3 Nous sommes reconnaissants envers tous ceux qui ont choisi d’observer le droit humanitaire international, même au milieu de tant de dévastations.

Nous invitons nos amis, nos partenaires et tous ceux qui se consacrent à la justice, à la paix et à la réconciliation à soutenir notre mission non violente. Les politiques de déplacement, d'occupation militaire et d'apartheid menées de longue date par le gouvernement israélien doivent être démantelées, mais cela ne doit pas se faire au détriment de nos valeurs et de notre humanité. L'élimination de l'autre n'est pas une option viable. Soutenez-nous dans nos efforts non violents.

La communauté internationale doit comprendre qu'une paix durable et la fin de toute violence sont indissociables de la recherche d'une véritable justice basée sur le droit international. Les Palestiniens appellent à une résolution équitable de l'injustice causée par la Nakba, à la ?n de l'occupation militaire qui dure depuis 1967, et à la fin du système d'apartheid. La ténacité et l'esprit du peuple palestinien sont inébranlables, leur « soumoud » (persévérance inébranlable) reste évident. La majorité non violente des Palestiniens, de concert avec nos amis israéliens et internationaux, doit continuer à être créative et courageuse, ce sont là ses principaux outils. Et il est impératif que tous ceux qui cherchent la libération, la justice et la paix en Palestine et en Israël s'encouragent et se soutiennent les uns les autres.

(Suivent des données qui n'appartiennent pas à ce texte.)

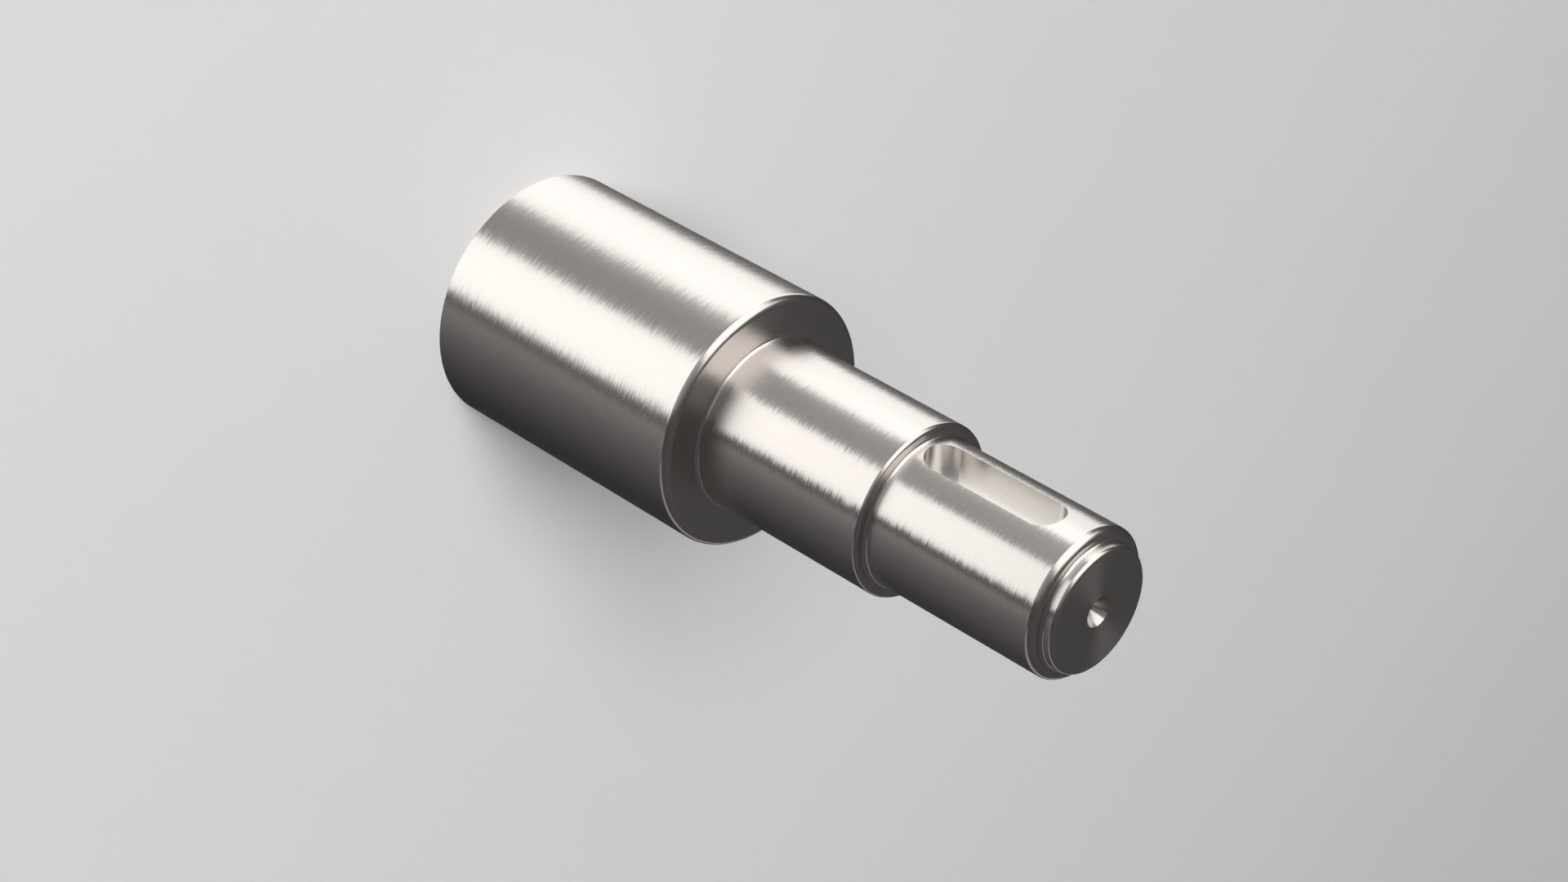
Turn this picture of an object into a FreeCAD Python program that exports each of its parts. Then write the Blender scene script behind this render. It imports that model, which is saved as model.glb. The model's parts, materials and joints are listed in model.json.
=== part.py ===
import FreeCAD, Part
import math
import os

# Stepped shaft, turned from one bar of steel, with a closed keyway near its small end.
# It stands on the flat face of its head. The origin is the middle of that face, and +Z
# runs along the shaft's axis towards the keyed end. All sizes are in millimetres.

# The four turned steps, from the head to the short spigot at the small end
head_diameter = 62.0
head_length = 76.0
middle_diameter = 42.0
middle_length = 48.5
seat_diameter = 36.0
seat_length = 47.5
spigot_diameter = 30.0
spigot_length = 3.0

# Rounded outer edge at the small end of each step; the head's other rim stays sharp
head_edge_radius = 2.0
middle_edge_radius = 1.0
seat_edge_radius = 2.0
spigot_edge_radius = 1.0

# Rounded inner corner where each smaller step meets the shoulder behind it
middle_root_radius = 1.0
seat_root_radius = 1.0
spigot_root_radius = 0.8

# Keyway milled into the seat with an end mill, so both of its ends are round
keyway_width = 10.0
keyway_length = 37.5
keyway_depth = 6.2
keyway_shoulder_gap = 1.7
keyway_cutter_overrun = 2.0

# Centre hole drilled in both ends of the shaft: a cone for the lathe centre, then a pilot
center_mouth_diameter = 7.2
center_cone_angle = 60.0
center_pilot_diameter = 3.15
center_pilot_depth = 7.0
drill_point_angle = 118.0

# Heights of the shoulders above the head's flat face
head_shoulder = head_length
middle_shoulder = head_shoulder + middle_length
seat_shoulder = middle_shoulder + seat_length
shaft_length = seat_shoulder + spigot_length

SHORTEST_LINE = 1e-6
AXIS_FOOT = FreeCAD.Vector(0, 0, 0)
AXIS = FreeCAD.Vector(0, 0, 1)


def profile_point(radius, height):
    """A point of the half section, which lies in the shaft's plane of symmetry, on the keyway's side."""
    return FreeCAD.Vector(0, -radius, height)


def fit_roundings(corners):
    """Keep each rounding small enough for the two straight walls that meet at its corner."""
    points = [profile_point(radius, height) for radius, height, rounding in corners]
    wanted = [rounding for radius, height, rounding in corners]
    fitted = list(wanted)
    for first in range(len(corners) - 1):
        second = first + 1
        needed = wanted[first] + wanted[second]
        room = points[first].distanceToPoint(points[second])
        if needed > room:
            share = room / needed
            fitted[first] = min(fitted[first], wanted[first] * share)
            fitted[second] = min(fitted[second], wanted[second] * share)
    return points, fitted


def add_line(edges, start, end):
    if start.distanceToPoint(end) > SHORTEST_LINE:
        edges.append(Part.LineSegment(start, end).toShape())


def rounded_section(corners):
    """Close a half section along the axis, with a quarter circle at each rounded square corner.

    Each corner is (radius, height, rounding). The first and the last lie on the axis.
    """
    points, roundings = fit_roundings(corners)
    edges = []
    pen = points[0]
    for index in range(1, len(points) - 1):
        corner = points[index]
        rounding = roundings[index]
        if rounding <= SHORTEST_LINE:
            add_line(edges, pen, corner)
            pen = corner
            continue
        towards_last = (points[index - 1] - corner).normalize()
        towards_next = (points[index + 1] - corner).normalize()
        arc_start = corner + towards_last * rounding
        arc_end = corner + towards_next * rounding
        center = arc_start + towards_next * rounding
        arc_middle = center + (corner - center).normalize() * rounding
        add_line(edges, pen, arc_start)
        edges.append(Part.Arc(arc_start, arc_middle, arc_end).toShape())
        pen = arc_end
    add_line(edges, pen, points[-1])
    add_line(edges, points[-1], points[0])
    return Part.Face(Part.Wire(edges))


def turned(section):
    """Turn a half section round the shaft's axis."""
    return section.revolve(AXIS_FOOT, AXIS, 360)


def turned_blank():
    """The plain stepped shaft, before drilling and milling."""
    head_radius = head_diameter / 2
    middle_radius = middle_diameter / 2
    seat_radius = seat_diameter / 2
    spigot_radius = spigot_diameter / 2
    corners = [
        (0, 0, 0),
        (head_radius, 0, 0),
        (head_radius, head_shoulder, head_edge_radius),
        (middle_radius, head_shoulder, middle_root_radius),
        (middle_radius, middle_shoulder, middle_edge_radius),
        (seat_radius, middle_shoulder, seat_root_radius),
        (seat_radius, seat_shoulder, seat_edge_radius),
        (spigot_radius, seat_shoulder, spigot_root_radius),
        (spigot_radius, shaft_length, spigot_edge_radius),
        (0, shaft_length, 0),
    ]
    return turned(rounded_section(corners))


def center_drill(face_height, inward):
    """The space cut by a centre drill; inward is +1 when it cuts up and -1 when it cuts down."""
    mouth_radius = center_mouth_diameter / 2
    pilot_radius = center_pilot_diameter / 2
    cone_depth = (mouth_radius - pilot_radius) / math.tan(math.radians(center_cone_angle / 2))
    tip_depth = center_pilot_depth + pilot_radius / math.tan(math.radians(drill_point_angle / 2))
    outline = [
        profile_point(0, face_height),
        profile_point(mouth_radius, face_height),
        profile_point(pilot_radius, face_height + inward * cone_depth),
        profile_point(pilot_radius, face_height + inward * center_pilot_depth),
        profile_point(0, face_height + inward * tip_depth),
    ]
    return turned(Part.Face(Part.makePolygon(outline + [outline[0]])))


def keyway_cutter():
    """The space swept by the end mill: a slot with round ends, cut into the -Y side of the seat."""
    half_width = keyway_width / 2
    floor_distance = seat_diameter / 2 - keyway_depth
    low_end = middle_shoulder + keyway_shoulder_gap
    high_end = low_end + keyway_length
    low_center = low_end + half_width
    high_center = high_end - half_width

    def on_floor(x, z):
        return FreeCAD.Vector(x, -floor_distance, z)

    straight_left = Part.LineSegment(on_floor(-half_width, low_center), on_floor(-half_width, high_center))
    high_round = Part.Arc(
        on_floor(-half_width, high_center), on_floor(0, high_end), on_floor(half_width, high_center)
    )
    straight_right = Part.LineSegment(on_floor(half_width, high_center), on_floor(half_width, low_center))
    low_round = Part.Arc(
        on_floor(half_width, low_center), on_floor(0, low_end), on_floor(-half_width, low_center)
    )
    sides = [straight_left, high_round, straight_right, low_round]
    floor = Part.Face(Part.Wire([side.toShape() for side in sides]))
    return floor.extrude(FreeCAD.Vector(0, -(keyway_depth + keyway_cutter_overrun), 0))


def stepped_shaft():
    """The finished shaft, one solid."""
    cuts = [center_drill(0, 1), center_drill(shaft_length, -1), keyway_cutter()]
    return turned_blank().cut(cuts)


os.makedirs("parts", exist_ok=True)
shaft = stepped_shaft().Solids[0]
shaft.exportStep("parts/stepped_shaft.step")
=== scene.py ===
import json
import math

import bmesh
import bpy
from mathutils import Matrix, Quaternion, Vector


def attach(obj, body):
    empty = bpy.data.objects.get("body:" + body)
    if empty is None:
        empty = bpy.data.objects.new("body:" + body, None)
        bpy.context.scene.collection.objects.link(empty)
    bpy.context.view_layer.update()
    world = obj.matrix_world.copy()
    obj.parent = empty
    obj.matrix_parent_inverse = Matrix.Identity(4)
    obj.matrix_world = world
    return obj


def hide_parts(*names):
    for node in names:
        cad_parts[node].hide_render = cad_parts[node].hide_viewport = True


# A stepped steel shaft, standing on its head. All lengths are in metres, in the frame of the solid
# part: +Z runs along the shaft's axis and the keyway opens towards -Y.

SHAFT = "stepped_shaft"
MM = 0.001

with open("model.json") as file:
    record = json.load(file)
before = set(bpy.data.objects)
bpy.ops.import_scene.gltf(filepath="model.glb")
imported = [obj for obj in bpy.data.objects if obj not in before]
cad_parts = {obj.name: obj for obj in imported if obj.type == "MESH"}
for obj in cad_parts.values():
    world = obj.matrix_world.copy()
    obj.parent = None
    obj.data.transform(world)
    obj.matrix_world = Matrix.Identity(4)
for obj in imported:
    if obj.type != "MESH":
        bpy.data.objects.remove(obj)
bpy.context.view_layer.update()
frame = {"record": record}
mounts = {mount["name"]: mount for mount in frame["record"]["mounts"]}


def turned_wall(name):
    """Radius, lower end and upper end of the cylinder that a mount names."""
    mount = mounts[name]
    half_length = mount["dims"]["length_mm"] * MM / 2
    middle = mount["pos_m"][2]
    return mount["dims"]["r_mm"] * MM, middle - half_length, middle + half_length


def face_height(name):
    """Height of the flat face that a mount names."""
    return mounts[name]["pos_m"][2]


# Steps of the shaft, from the mounts in its record
head_radius, head_bottom, head_wall_end = turned_wall("head_journal")
middle_radius, middle_wall_start, middle_wall_end = turned_wall("bearing_journal")
seat_radius, seat_wall_start, seat_wall_end = turned_wall("keyed_seat")
head_shoulder = face_height("bearing_shoulder")
middle_shoulder = face_height("hub_shoulder")
shaft_end = face_height("small_end_face")

# Sizes of the spigot and the centre holes, which no mount states
spigot_length = 3.0 * MM
spigot_radius = 15.0 * MM
spigot_edge_radius = 1.0 * MM
spigot_root_radius = 0.8 * MM
seat_shoulder = shaft_end - spigot_length
seat_edge_radius = seat_shoulder - seat_wall_end
center_mouth_radius = 3.6 * MM
center_pilot_radius = 1.575 * MM
center_pilot_depth = 7.0 * MM
center_cone_half_angle = math.radians(30)
drill_point_half_angle = math.radians(59)

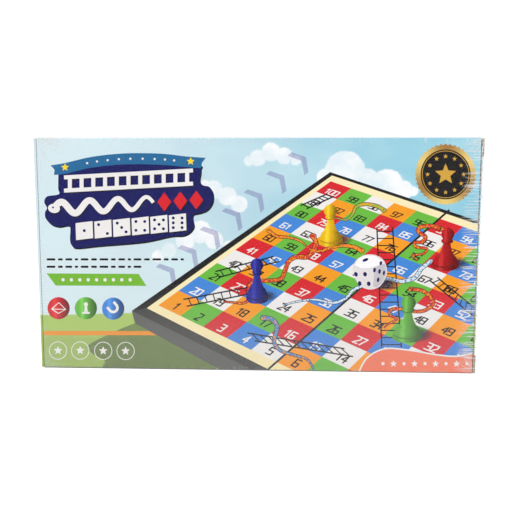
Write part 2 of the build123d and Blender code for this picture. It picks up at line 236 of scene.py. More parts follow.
class Tree:
    """One material's node tree."""

    def __init__(self, name, alpha=False):
        self.material = bpy.data.materials.new(name)
        self.material.use_nodes = True
        self.nodes = self.material.node_tree.nodes
        self.links = self.material.node_tree.links
        self.shader = self.nodes["Principled BSDF"]
        if alpha:
            self.material.surface_render_method = "BLENDED"

    def add(self, kind, settings=None, inputs=()):
        node = self.nodes.new(kind)
        for key, value in (settings or {}).items():
            setattr(node, key, value)
        pairs = inputs.items() if isinstance(inputs, dict) else enumerate(inputs)
        for key, value in pairs:
            self.feed(node.inputs[key], value)
        return node

    def feed(self, socket, value):
        if isinstance(value, Sock):
            self.links.new(value.socket, socket)
        else:
            socket.default_value = value

    def set(self, **values):
        names = {
            "color": "Base Color", "rough": "Roughness", "metal": "Metallic", "coat": "Coat Weight",
            "alpha": "Alpha", "normal": "Normal", "spec": "Specular IOR Level",
        }
        for key, value in values.items():
            self.feed(self.shader.inputs[names[key]], value)
        return self.material

    def place(self):
        """The piece's own coordinates, in millimetres."""
        coordinates = self.add("ShaderNodeTexCoord")
        scaled = self.add(
            "ShaderNodeVectorMath", {"operation": "SCALE"},
            {0: Sock(self, coordinates.outputs["Object"]), "Scale": 1000.0},
        )
        return Sock(self, scaled.outputs[0])

    def uv(self):
        return self.split(Sock(self, self.add("ShaderNodeTexCoord").outputs["UV"]))

    def split(self, vector):
        node = self.add("ShaderNodeSeparateXYZ", None, (vector,))
        return [Sock(self, node.outputs[i]) for i in range(3)]

    def join(self, x, y, z):
        return Sock(self, self.add("ShaderNodeCombineXYZ", None, (x, y, z)).outputs[0])

    def distance(self, vector, centre):
        """How far a place is from a fixed point."""
        node = self.add("ShaderNodeVectorMath", {"operation": "DISTANCE"}, {0: vector, 1: centre})
        return Sock(self, node.outputs["Value"])

    def noise(self, vector, scale, detail=2.0, rough=0.5):
        node = self.add(
            "ShaderNodeTexNoise", None,
            {"Vector": vector, "Scale": scale, "Detail": detail, "Roughness": rough},
        )
        return Sock(self, node.outputs[0])

    def blend(self, factor, first, second, kind="MIX"):
        node = self.add("ShaderNodeMix", {"data_type": "RGBA", "blend_type": kind})
        self.feed(node.inputs[0], factor)
        self.feed(node.inputs[6], first)
        self.feed(node.inputs[7], second)
        return Sock(self, node.outputs[2])

    def bump(self, height, strength, distance):
        node = self.add(
            "ShaderNodeBump", None, {"Strength": strength, "Distance": distance, "Height": height},
        )
        return Sock(self, node.outputs[0])


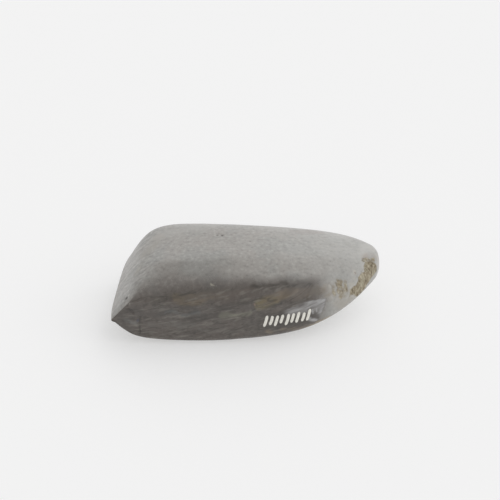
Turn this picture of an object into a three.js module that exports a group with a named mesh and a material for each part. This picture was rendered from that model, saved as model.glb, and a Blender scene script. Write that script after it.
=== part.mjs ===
// Ground stone adze blade lying on its lengthwise-curved front face, all sizes in millimetres.
// X runs from the cutting edge to the butt, Z is up, and the near side is -Y.
import * as THREE from "three";

// Length and the thickest point of the back, which is the face seen from above
const LENGTH = 104;
const THICKNESS = 30;
const CROWN_AT = 42;
const BACK_DROP_AT_EDGE = 0.5;
const BACK_DROP_AT_BUTT = 8.1;
const BACK_DROP_POWER = 1.95;

// Cutting edge, ground from a steep bevel above and a shorter one below
const EDGE_HEIGHT = 11.0;
const EDGE_ROUNDING = 0.3;
const EDGE_BULGE = 1.2;
const EDGE_SKEW = 3.3;
const EDGE_LEAN = 0.3;
const BEVEL_ANGLE = 57;
const BEVEL_SHOULDER_POWER = 2.9;
const LOWER_BEVEL_ANGLE = 47;
const LOWER_SHOULDER_POWER = 4.6;

// Front face, which touches the ground at its middle and rises towards both ends
const KEEL_AT = 42;
const KEEL_RISE_AT_EDGE = 3.3;
const KEEL_RISE_AT_BUTT = 14.4;
const KEEL_RISE_POWER = 2.5;
const FLAT_SPOT_DEPTH = 0.3;
const LOWER_BEVEL_ENDS_BY_SHARE = 0.5;
const LOWER_BEVEL_FADES_FROM_SHARE = 0.35;

// Plan: distances of the near and the far side from the long axis
const NEAR_SIDE_AT_EDGE = 22;
const NEAR_SIDE_WIDEST = 25.6;
const NEAR_SIDE_AT_BUTT = 1.2;
const NEAR_WIDEST_AT = 45;
const NEAR_TAPER_POWER = 3.3;
const FAR_SIDE_AT_EDGE = 23.2;
const FAR_SIDE_WIDEST = 24.7;
const FAR_SIDE_AT_BUTT = 11.1;
const FAR_WIDEST_AT = 41;
const FAR_TAPER_POWER = 7.2;

// Cross-section: a high corner power is nearly square, 2 would be an ellipse
const CORNER_POWER_AT_EDGE = 16;
const CORNER_POWER_AT_BUTT = 2.35;
const NEAR_SHOULDER_POWER = 2.7;
const NEAR_CREASE_LENGTH = 8;
const FAR_SHOULDER_POWER = 3.1;
const FAR_SHOULDER_FADE_LENGTH = 21;
const FRONT_CORNER_POWER = 3.65;
const FRONT_CORNER_FADE_LENGTH = 32;
const WIDEST_HEIGHT_SHARE = 0.35;

// Blunt butt
const BUTT_ROUNDING = 2.4;
const BUTT_END_SHARE = 0.45;
const BUTT_STARTS_AT_SHARE = 0.6;

// Mesh fineness
const BODY_STATIONS = 56;
const BUTT_STATIONS = 7;
const POINTS_PER_QUARTER = 18;
const RING_POINTS = 4 * Math.round(POINTS_PER_QUARTER);
const CROWDING_AT_EDGE = 1.3;
const CROWDING_AT_CORNERS = 0.5;

const STONE_GREY = "#8a8882";

function clampShare(value) {
  return Math.min(Math.max(value, 0), 1);
}

function slopeOf(degrees) {
  return Math.tan(degrees * Math.PI / 180);
}

// Smaller of two lengths, with the corner between them softened
function softMin(a, b, power) {
  const small = 1e-6;
  return (Math.max(a, small) ** -power + Math.max(b, small) ** -power) ** (-1 / power);
}

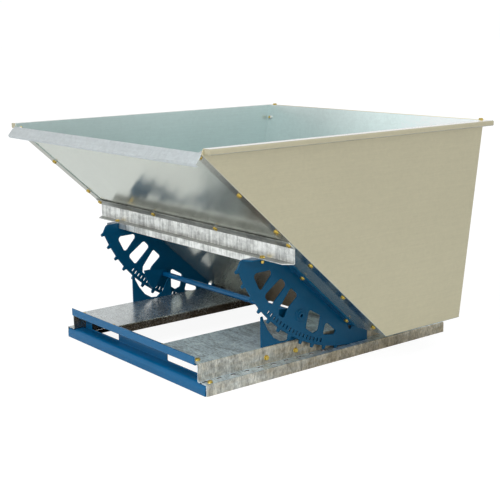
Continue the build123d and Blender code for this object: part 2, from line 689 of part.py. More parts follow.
def latch_lever():
    """Hook over the keeper bar, on a hub, with a handle bar rising behind the bin."""
    reach = hypot(KEEPER[0] - LATCH_PIVOT[0], KEEPER[1] - LATCH_PIVOT[1])
    inner = reach + KEEPER_RADIUS + 0.6
    outer = inner + 12.0
    arc = [polar(angle, inner) for angle in (124.0, 118.0, 112.0, 106.0, 100.0, 96.0)]
    back = [polar(angle, outer) for angle in (62.0, 72.0, 82.0, 92.0, 102.0, 112.0, 122.0)]
    hook = arc + [polar(90.0, 12.0), polar(60.0, 12.0)] + back
    handle = [polar(64.0, outer - 4.0), polar(HANDLE_ANGLE - 2.5, HANDLE_REACH),
              polar(HANDLE_ANGLE + 2.5, HANDLE_REACH), polar(86.0, outer - 4.0)]
    body = along_x(polygon(hook), -LATCH_HALF, LATCH_HALF) + along_x(polygon(handle), -LATCH_HALF, LATCH_HALF)
    body += facing_side(0, *LATCH_PIVOT) * Cylinder(12.0, 2 * LATCH_HALF)
    body += facing_side(0, *LATCH_PIVOT) * Cylinder(9.5, 2 * LATCH_GAP - 1.0)
    return body - facing_side(0, *LATCH_PIVOT) * Cylinder(BOLT_R + 0.05, 60.0)


def latch_grip():
    """Sleeve pushed over the end of the handle."""
    low, high = HANDLE_REACH - 70.0, HANDLE_REACH + 6.0
    middle = polar(HANDLE_ANGLE, (low + high) / 2)
    outline = RectangleRounded(high - low, 28.0, 8.0)
    face = Pos(*middle) * Rot(0, 0, HANDLE_ANGLE) * outline
    return along_x(face, -LATCH_HALF - 5.0, LATCH_HALF + 5.0) - latch_lever()


def latch_keeper():
    """Plate on the rear wall with two ears and the bar that the hook holds down."""
    y, z = KEEPER
    body = on_rear(0, 62.0, KEEPER_PLATE / 2 - SHEET) * Box(150.0, 76.0, KEEPER_PLATE)
    ear = polygon([(1050.2, 140.0), (y + 4.0, z - 11.0), (y + 11.0, z - 4.0), (y + 11.0, z + 4.0),
                   (y + 4.0, z + 11.0), (1057.0, 190.0)])
    for x0 in (30.0, -35.0):
        body += along_x(ear, x0, x0 + 5.0)
    body += facing_side(0, y, z) * Cylinder(KEEPER_RADIUS, 80.0)
    return drill(body, keeper_places())


def centre_plugs():
    """Small plugs on the rolling axis, flush in the side plates."""
    plug = facing_side(HALF_WIDTH - SHEET - 1.5, ROLL_Y, ROLL_Z) * upward_cylinder(PLUG_RADIUS, SHEET + 1.7)
    return [plug, mirrored(plug)]


# ---------- output ----------

def write_base():
    right = skid()
    save("skid_right", right)
    save("skid_left", mirrored(right))
    save("front_member", front_member())
    save("rear_member", rear_member())
    bracket = guide_bracket()
    save("guide_bracket_right", bracket)
    save("guide_bracket_left", mirrored(bracket))
    front = member_top_places(MEMBER_BOLT_Y) + member_track_places(MEMBER_BOLT_Y)
    rear_y = BASE_LENGTH - MEMBER_BOLT_Y
    rear = member_top_places(rear_y) + member_track_places(rear_y)
    save_bolts("front_member", [(front, 2 * SHEET_BASE)])
    save_bolts("rear_member", [(rear, 2 * SHEET_BASE)])
    save_bolts("guide_bracket", [(bracket_places(), SHEET_BASE + GUIDE_THICK)])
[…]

Cette déclaration du Centre œcuménique de théologie palestinienne de la libération Sabeel à Jérusalem est approuvée par toute une série d’organisations internationales, dont aussi les Amis de Sabeel France, qui ont traduit cette déclaration.

Elle reçoit l’approbation des membres de l’équipe animatrice qui émettaient des réserves à l’égard du texte de Mgr Jean-Paul Vesco.